Vargas Llosa's first novel, La Ciudad y Los Perros (1962) is partly autobiographical, about the life of kids in a military school, a bullying murder and an oppressive society. Vargas Llosa was sent to that school by his very strict father, who though writing "was a thing of faggots". Since Vargas Llosa made the mistake of naming the true military school, his novel was burned in the premises by the military... helping to his fame. The Time of the Hero is the name in English, and there's a good Peruvian movie about it. Great novel.

La Casa Verde (1966), The Green House is set partly in the Amazonian region of Peru and partly in Piura, right next to the desert, where sand rains every night. Several stories intertwine, and there's this unforgettable character, Fushía, a mean bucanneer of the sea-river of the Amazons. I remember I loved The Green House better than The Time of the Hero when I read it, but now I can only remember the atmosphere. Vargas Llosa wrote, in a book about that novel, that Fushía was the only character he ever had nightmares about, the character that had become really alive and independent from his author.

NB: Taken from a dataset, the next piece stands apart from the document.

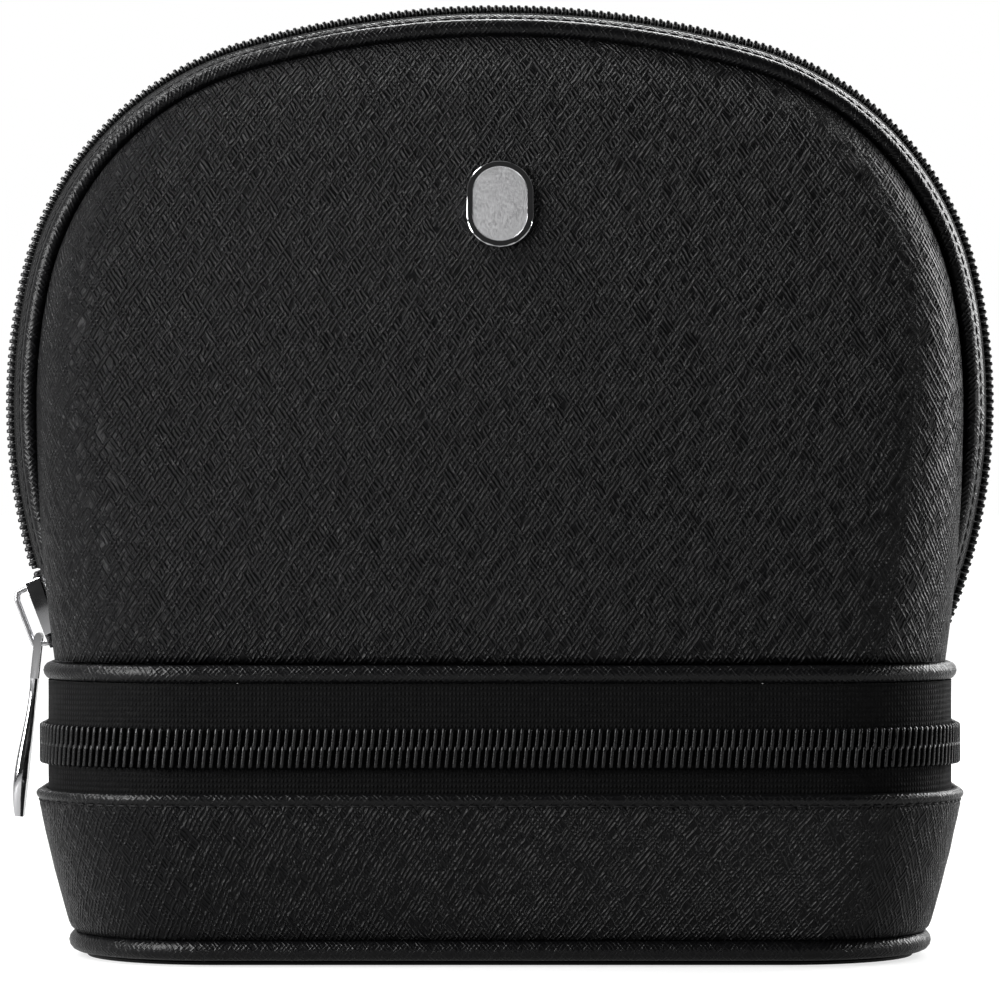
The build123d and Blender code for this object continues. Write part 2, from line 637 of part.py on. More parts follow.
# Band slider, on the rear right corner, with a ring link and a pull that hangs down.
band_axes = band_plane(band_slider_angle, 1)
sagitta = plan_corner_radius - sqrt(plan_corner_radius**2 - (slider_length / 2) ** 2)
band_channel = band_ring(
    coil_height + slider_clearance, coil_height + tape_thickness + 2 * slider_clearance,
    band_chain_z - slider_channel, band_chain_z + slider_channel,
)
band_slot = band_ring(slider_clearance, tape_thickness + 2 * slider_clearance, tape_foot_z, tape_top_z)
band_block = band_axes * slider_block(sagitta)
parts["band_slider"] = band_block - band_channel - band_slot + band_axes * slider_neck()
parts["band_slider_crown"] = band_axes * slider_crown(sagitta)
link_height = ring_link_height + sagitta
parts["band_pull_ring"] = band_axes * Pos(ring_link_drop, 0, link_height) * Rot(90, 0, 0) * Torus(
    ring_link_radius, ring_link_wire
)
bar_drop = ring_link_drop + ring_link_radius - ring_link_wire - pull_bar_radius
corner_turn = radians(band_slider_angle)
tab_origin = band_axes.from_local_coords((bar_drop, 0, link_height))
tab_axes = Plane(origin=tab_origin, x_dir=(sin(corner_turn), -cos(corner_turn), 0), z_dir=(0, 0, 1))
parts["band_pull_tab"] = tab_axes * pull_tab()

os.makedirs("parts", exist_ok=True)
for name, shape in parts.items():
    export_step(shape, f"parts/{name}.step")
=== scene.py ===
# Two-tier dome cosmetic bag in black saffiano leatherette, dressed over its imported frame.
# Sizes are in millimetres; points are turned to metres as they are laid.
import json
from math import asin, atan2, cos, hypot, pi, radians, sin, sqrt
import bmesh
import bpy
from mathutils import Matrix, Vector, noise


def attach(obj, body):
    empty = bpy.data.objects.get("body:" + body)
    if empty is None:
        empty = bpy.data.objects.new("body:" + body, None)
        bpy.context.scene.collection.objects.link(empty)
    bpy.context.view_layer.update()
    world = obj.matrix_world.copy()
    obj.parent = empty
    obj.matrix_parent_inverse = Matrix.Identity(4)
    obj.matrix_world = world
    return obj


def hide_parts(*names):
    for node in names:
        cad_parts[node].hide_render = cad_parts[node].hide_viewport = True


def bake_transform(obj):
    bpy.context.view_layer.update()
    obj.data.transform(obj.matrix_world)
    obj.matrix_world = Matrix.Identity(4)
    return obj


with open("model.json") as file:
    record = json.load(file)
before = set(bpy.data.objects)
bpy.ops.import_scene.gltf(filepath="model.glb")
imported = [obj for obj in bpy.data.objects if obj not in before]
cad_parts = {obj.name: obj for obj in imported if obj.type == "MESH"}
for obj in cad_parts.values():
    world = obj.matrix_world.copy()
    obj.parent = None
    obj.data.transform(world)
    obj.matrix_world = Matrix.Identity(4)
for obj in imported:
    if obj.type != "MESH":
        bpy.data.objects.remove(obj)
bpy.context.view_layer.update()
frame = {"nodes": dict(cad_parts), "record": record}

print("frame loaded:", len(frame["nodes"]), "nodes")


def linearColour(hexText):  # sRGB hex to the linear colour that a shader takes
    channels = [int(hexText[i:i + 2], 16) / 255 for i in (1, 3, 5)]
    return [c / 12.92 if c <= 0.04045 else ((c + 0.055) / 1.055) ** 2.4 for c in channels] + [1.0]


def addNode(finish, kind, inputs=None, **settings):  # inputs holds values, or other nodes' outputs to link
    node = finish.node_tree.nodes.new(kind)
    for name, value in settings.items():
        setattr(node, name, value)
    for socket, value in (inputs or {}).items():
        if isinstance(value, bpy.types.NodeSocket):
            finish.node_tree.links.new(value, node.inputs[socket])
        else:
            node.inputs[socket].default_value = value
    return node


def combine(finish, operation, *values):  # a Math node's value
    return addNode(finish, "ShaderNodeMath", dict(enumerate(values)), operation=operation).outputs[0]


def between(finish, value, low, high, start=0.0, end=1.0):  # low and high become start and end
    return addNode(finish, "ShaderNodeMapRange", {0: value, 1: low, 2: high, 3: start, 4: end}).outputs[0]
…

"When did Peru ****-up?" is the main question behind Conversación en La Catedral(1969), Conversation in the Cathedral . The Cathedral is really a bar and it centers on politics: left wing activists against a military dictator, Odría. The main character is the son of a member of the dictator's cabinet who becomes a leftist rebel. He's having a few beers with his father's chauffeur. On a recent interview, Vargas Llosa declared that if there was only one of his works that he would rescue, it would be this novel. I also liked it very much.

Pantaleón y las Visitadoras (1973) or Captain Pantoja and the Special Service is a farcical story about a military man who's called to organize a prostitution service for the military hamlets in the Amazonian region of Peru. Pantaleón Pantoja is a family man, with a loving wife who yearns for Lima, but he's also a disciplined member of the army. The language is tremendously comic, and rich.

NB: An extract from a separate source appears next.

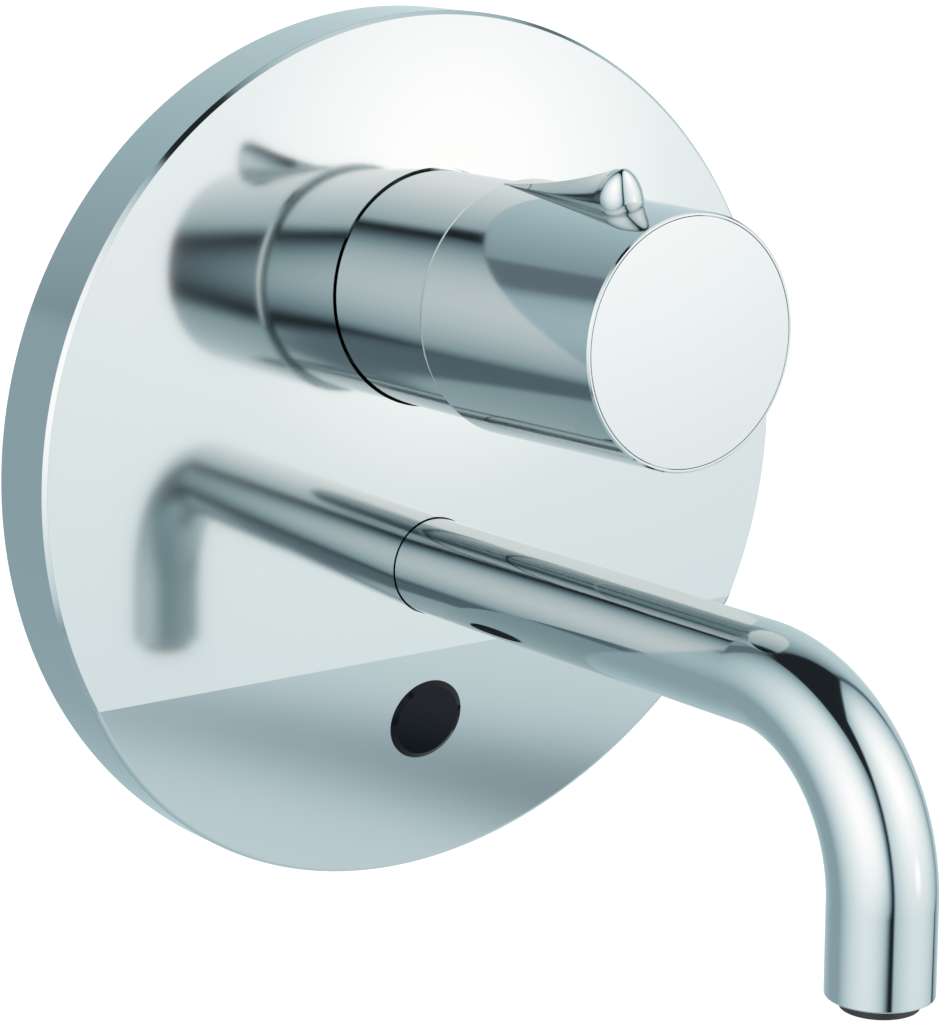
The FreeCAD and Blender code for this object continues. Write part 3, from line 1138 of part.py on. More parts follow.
# Magnetic valve on the right of the body.
valve_spot = (s.valve_seat_reach, s.valve_depth, -s.valve_drop)
guide_start = s.block_width / 2 - s.guide_flange
guide_bore = s.plunger_radius + s.fit_gap
guide_radius = guide_bore + s.guide_wall
plunger_end = s.valve_seat_reach + s.plunger_length
guide_inside = plunger_end + s.valve_spring_length - guide_start
node(spool("plunger_body", valve_spot, "+x", [(s.plunger_radius, s.plunger_length)]), "solenoid_plunger")
node(spool("guide_body", (guide_start, s.valve_depth, -s.valve_drop), "+x", [
    (s.valve_bore - s.fit_gap, s.guide_flange),
    (guide_radius, guide_inside + s.guide_end),
], [
    (guide_bore, guide_inside),
    (ZERO, guide_inside + s.guide_end),
]), "solenoid_guide")
node(spool("valve_spring_body", (plunger_end, s.valve_depth, -s.valve_drop), "+x",
           [(s.valve_spring_radius, s.valve_spring_length)],
           [(s.valve_spring_radius - s.valve_spring_wall, s.valve_spring_length)]), "solenoid_spring")
coil_start = s.block_width / 2 + s.coil_gap
coil_stock = block("coil_stock", (coil_start, s.valve_depth - s.coil_width / 2, -s.valve_drop - s.coil_width / 2),
                   (s.coil_length, s.coil_width, s.coil_width))
coil_hole = cylinder("coil_hole", (coil_start, s.valve_depth, -s.valve_drop), "+x",
                     guide_radius + s.fit_gap, s.coil_length)
node(cut("coil_cut", coil_stock, [coil_hole]), "solenoid_coil")
lead_side = s.box_width / 2 + s.lead_bend
coil_bottom = s.valve_drop + s.coil_width / 2
lead_turn = FreeCAD.Rotation(FreeCAD.Vector(1, 0, 0), FreeCAD.Vector(0, 0, -1), FreeCAD.Vector(0, 1, 0), "ZXY")
node(fuse("coil_lead", [
    cylinder("coil_lead_fall", (lead_side, s.lead_depth, -coil_bottom), "-z", s.lead_radius, s.lead_drop),
    quarter_bend("coil_lead_bend", (lead_side - s.lead_bend, s.lead_depth, -coil_bottom - s.lead_drop),
                 lead_turn, s.lead_bend, s.lead_radius),
    cylinder("coil_lead_level", (lead_side - s.lead_bend, s.lead_depth, -coil_lead_level), "-x",
             s.lead_radius, s.box_wall),
]), "solenoid_cable")

doc.recompute()

faults = []
for item in doc.Objects:
    if "Invalid" in item.State or "Error" in item.State:
        faults.append(item.Name + ": " + ", ".join(item.State))
for label, thing in nodes:
    shape = thing.Shape
    if shape.isNull() or not shape.isValid() or shape.Volume <= 0:
        faults.append(label + ": shape is null, invalid or empty")
if faults:
    raise RuntimeError("\n".join(faults))

os.makedirs("parts", exist_ok=True)
for label, thing in nodes:
    thing.Shape.exportStep("parts/" + label + ".step")
    print("%-20s %10.1f mm3" % (label, thing.Shape.Volume), len(thing.Shape.Solids))
print(len(nodes), "nodes")
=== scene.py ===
import json
from math import asin, atan2, cos, hypot, pi, radians, sin, sqrt, tan

import bmesh
import bpy
from mathutils import Matrix, Vector
from mathutils.geometry import delaunay_2d_cdt


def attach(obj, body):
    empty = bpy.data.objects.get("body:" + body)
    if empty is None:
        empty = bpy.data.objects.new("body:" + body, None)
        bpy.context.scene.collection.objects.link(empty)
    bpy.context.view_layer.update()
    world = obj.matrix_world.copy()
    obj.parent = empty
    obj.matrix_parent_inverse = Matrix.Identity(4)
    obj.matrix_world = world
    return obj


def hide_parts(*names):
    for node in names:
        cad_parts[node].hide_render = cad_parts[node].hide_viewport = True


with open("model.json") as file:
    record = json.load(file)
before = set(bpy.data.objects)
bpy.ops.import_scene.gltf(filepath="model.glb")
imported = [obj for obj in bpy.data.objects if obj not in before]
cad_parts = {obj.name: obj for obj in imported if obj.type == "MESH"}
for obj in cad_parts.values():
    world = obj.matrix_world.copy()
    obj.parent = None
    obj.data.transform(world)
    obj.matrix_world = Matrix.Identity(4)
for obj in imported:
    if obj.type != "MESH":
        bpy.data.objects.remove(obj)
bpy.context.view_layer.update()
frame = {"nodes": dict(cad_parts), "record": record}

mm = 0.001
wayFront = Vector((0, -1, 0))  # out of the wall, over the basin
wayDown = Vector((0, 0, -1))


# Mesh helpers. Lengths are in millimetres until makePiece turns them into metres.

def addObject(name, data):
    made = bpy.data.objects.new(name, data)
    bpy.context.scene.collection.objects.link(made)
    return made


def makePiece(name, points, faces, corners):
    # corners holds one normal for each corner of each face, and each face is turned to agree with them
    for face, normals in zip(faces, corners):
        a, b, c = (Vector(points[v]) for v in face[:3])
        if (b - a).cross(c - a).dot(sum(normals, Vector((0, 0, 0)))) < 0:
            face.reverse()
            normals.reverse()
    mesh = bpy.data.meshes.new(name)
    mesh.from_pydata([(p[0] * mm, p[1] * mm, p[2] * mm) for p in points], [], faces)
    mesh.polygons.foreach_set("use_smooth", [True] * len(mesh.polygons))
    mesh.normals_split_custom_set([tuple(n) for face in corners for n in face])
    mesh.update()
    return addObject(name, mesh)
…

La Guerra del Fin del Mundo (1981) or The War of the End of the World is, in my opinion, the best novel I've read from Vargas Llosa. It's also his first historical novel. It's based on the true story of Antonio Conselheiro and the War of Canudos, a war between a group of religious fanatics and the Brazilian army in the turn of the XX Century. Its characters are possessed by a messianic political passion and are phychologically complex. It's a study on political extremism and human passion. Some critics say it's good for understanding what may be inside the head of today's islamic terrorists. An epic story, told by many voices. A masterpiece.

Historia de Mayta (1984), probably a minor novel, is about the real life of a Communist militant. Has great moments, because it is realistic, funny and tragic at the same time. Made many a Latin American leftist militant look at the mirror and find a person both heroic and ridiculous (but mostly ridiculours).

La Fiesta del Chivo (2000), The Feast of the Goat is the second of Vargas Llosa's novels I like best. Another historical novel. This time, about Dominican dictator Leónidas Trujillo, in the 1950's. It tells about the fate of Urania Cabral, the beautiful teenage daughter of a member of Trujillo's inner circle (the dictator craves for young flesh), a few plots to murder the dictator and the atrocities of absolute power.

---

This means I haven't read 8 of Vargas Llosa's published novels (another one is on the presses right now) and none but one of his 20 books of essays , nor I have seen any of his 9 plays or read his autobiography.
Vargas Llosa has been called a "beast of writing", for being so prolific.
At the same time he managed to run for president of Peru for a conservative coalition (lost against Fujimori, who later forced him into exile in Spain). He now says politics are evil.

---

If I were to recommend a novel of his, I'd go for "The Feast of the Goat", unless you like something more complex like "The War of the End of the World". Both are equally rewarding.
Merry Andrew
 
  1  
Reply Fri 8 Oct, 2010 11:18 am
@fbaezer,
Thx for the heads-up on that, fbaezer. I am woefully unfamiliar with Vargas Llosa. Gotta get over to the library.
0 Replies
 
Ceili
 
  1  
Reply Fri 8 Oct, 2010 11:27 am
@fbaezer,
Thanks for this. I have just learned of this writer and I really appreciate the info.